Afrizal makin galau, dan diapun nekad pergi dari rumah dengan satu tujuan, mencari ibu yang dicintainya. Dia berjalan kaki sendiri menyusuri jalan tanpa tahu kearah mana dia menuju, demi keinginannya untuk bertemu dengan sang ibu.
Dalam usaha mencari ibunya, anak itu tak pernah putus asa. Berhari-hari dia terus berjalan kaki sejak dari rumahnya di Ciracas, Pasar Rebo, Cilandak, Lebak Bulus, Senayan, Slipi, Tanah Abang, Grogol, Blok M, Mampang, Senen, dan sampai di Pademangan. Afrizal hanya bisa makan dan minum dari pemberian orang yang merasa kasihan kepadanya. Bila malam tiba, diapun tidur di emperan toko dan halte bus. Orang pasti mengira bahwa dia adalah anak gelandangan, dan tak satupun yang tahu bahwa anak itu bagai anak ayam kehilangan induknya.

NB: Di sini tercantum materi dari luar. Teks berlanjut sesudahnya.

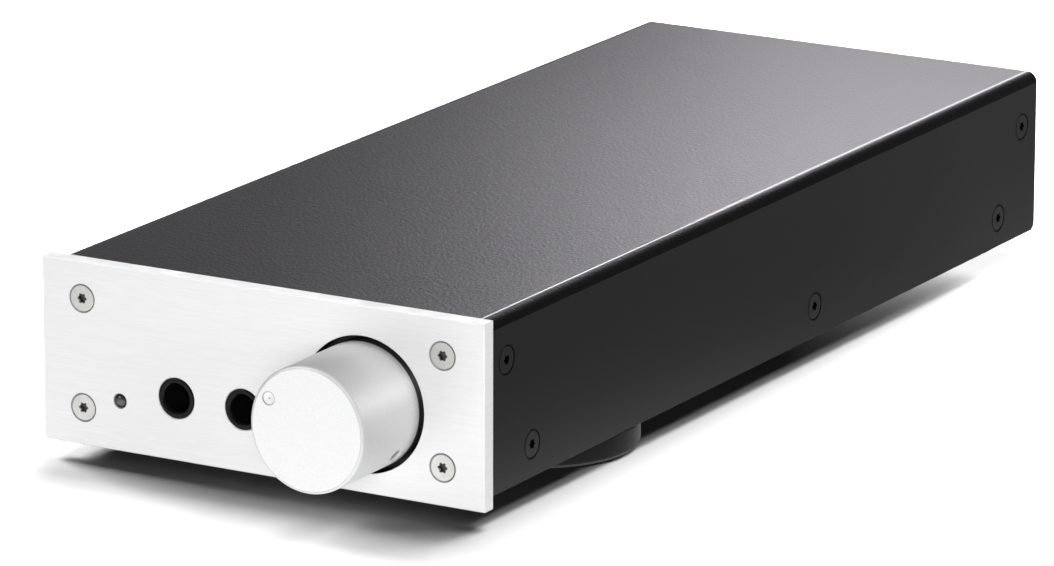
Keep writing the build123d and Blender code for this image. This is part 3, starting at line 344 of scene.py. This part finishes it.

Perjalanan panjang Afrizal akhirnya terhenti di depan rumah seorang Ketua RT 4 daerah Pademangan Barat. Ketika suatu pagi, Afrizal yang tertidur pulas, tiba tiba dibangunkan oleh Pak RT.
Setelah dia ditanya, barulah diketahui permasalahan sebenarnya dan Pak RT segera meminta bantuan kepada pihak kepolisian dengan mengantarnya ke Kantor Polsek terdekat.
Mungkin Ini hanyalah sebuah kisah di jantung ibukota, diantara sekian banyak cerita memilukan dimana anak anak yang menjadi korban akibat ulah orang tuanya. Sebelumnya juga beredar berita di Palembang tentang 3 orang anak yang masih berumur 12, 6 dan 4 tahun, harus tidur semalaman disamping mayat kedua orang tuanya yang terbunuh dirumahnya sendiri. Ketiga anak itu semalaman tak berani keluar rumah, dan memilih tidur di ruang tamu desamping kedua orang tuanya yang tewas bersimbah darah, karena menjadi korban pembunuhan.
Sungguh memilukan dan saya miris membaca berita-berita itu. Apa yang sesungguhnya terjadi pada kondisi masyarakat kita yang sudah tak peka lagi terhadap permasalahan kemanusiaan ?
Dalam kasus Afrizal diatas, bila merunut cerita yang mana anak itu berjalan kaki berkilo-kilo meter jauhnya, dan tentu sudah bertemu puluhan bahkan ratusan orang, namun tak ada satupun yang peduli.
Kepedulian masyarakat di kota kota besar terhadap permasalahn sosial kemanusiaan, apalagi di Jakarta saat ini sudah sangat memperihatinkan. Mereka seakan tak mau tau lagi dengan kehidupan dan masalah orang lain bahkan kepada anak-anak sekalipun.
Yang mengherankan bagi saya adalah dari sekian puluh atau bahkan ratus orang yang bertemu dengan Afrizal, tak ada satupun yang sekedar mau bertanya pada anak tsb, tentang apa yang dideritanya.
Seandainya saja ada seseorang yang mau tahu kondisi masalah yang menimpa Afrizal, tentulah anak itu tak perlu menggelandang selama berpuluh-puluh hari berjalan kaki menyusuri jalanan di pusat kota Jakarta, hanya untuk mencari ibunya.